I'm used to that sort of line; used to get it when working with female artists like Kahimi Karie. People don't really believe that men and women can work together without there being a romance. But the fact is that many, many of the artists I like most are female, from Bjork to Anne Laplantine, and I think men and women make a great team, complementing each other and compensating for each other's weaknesses.

Re: Spin

Date: 2005-07-13 05:53 pm (UTC)
From: [identity profile] becki1111.livejournal.com
2nd paragraph: very well put.

It is a complete catch 22. I think it goes beyond artistic collaboration as well. Growing up, it was assumed that as a girl or young woman going to shows I was there either because: a. my boyfriend brought me. b. my boyfriend was in the band. or c. I wanted to make someone in the band my boyfriend. It was infuriating that the underground scene was such a boy's club. You wondered in what century you were living. Was it truly that hard to believe women could be just as passionate about music as men...and that passion could be directed at the music itself, not those creating it? I should qualify this and point out that it was mostly punk shows I was going to at the time. I do think attitudes shift depending upon the genre.

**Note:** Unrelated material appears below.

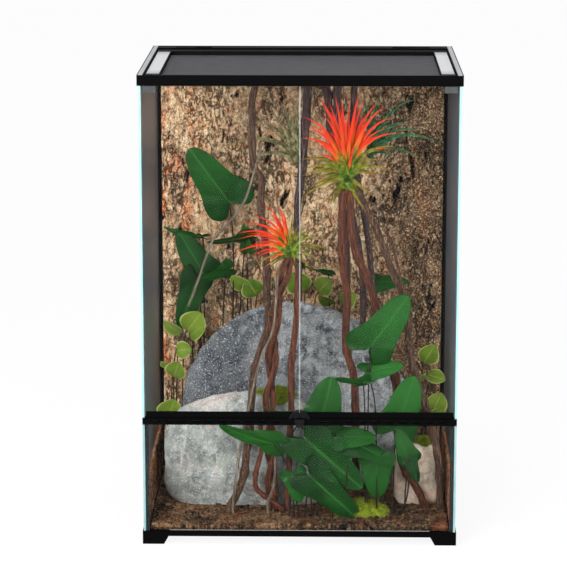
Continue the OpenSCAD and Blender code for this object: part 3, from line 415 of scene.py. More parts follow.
def metal(name, colour, rough):
    """Bare metal with fine turning marks."""
    made, tree = material(name)
    marks = noise(tree, 240.0, 3.0, 0.5, (1, 6, 1))
    return coat(made, mixed(tree, marks, colour, darker(colour, 0.7)),
        ramp(tree, marks, 0.0, 1.0, rough, rough + 0.15), (marks, 0.00002, 0.3), Metallic=1.0)


dress(plate_finish(), "lid_plate_left lid_plate_right")
dress(metal("turned steel", paint(176, 178, 182), 0.28), "lock_spindle lock_washer")
dress(metal("bright screen wire", paint(188, 194, 196), 0.5), "vent_screen")

# %% [markdown]
# ## Glass
# Float glass is clear from the front and sea-green at its cut edges, because light that reaches an
# edge has run the length of the pane inside it. A true solid of tinted glass would need many
# bounces for that, so the edge faces carry the colour themselves. They are found in the pane's own
# space, so a door keeps its edges as it swings. Shadow rays pass straight through, or the inside
# would go dark, and a low index of refraction keeps the white room's reflection faint.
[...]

Now that a good 12 years have passed, it has either improved, I've paid my dues, or I've just managed to ignore that general attitude. But I often wonder if 16 year old girls that love music are met with the same skepticism I was...

Funny how both sides get screwed from the general public's insistence that there must always be an element of romance.

Re: Spin

Date: 2005-07-13 08:26 pm (UTC)
From: (Anonymous)
"But the fact is that many, many of the artists I like most are female, from Bjork to Anne Laplantine, and I think men and women make a great team, complementing each other and compensating for each other's weaknesses."

So why don't you get your finger out and marry one of them you plonker?!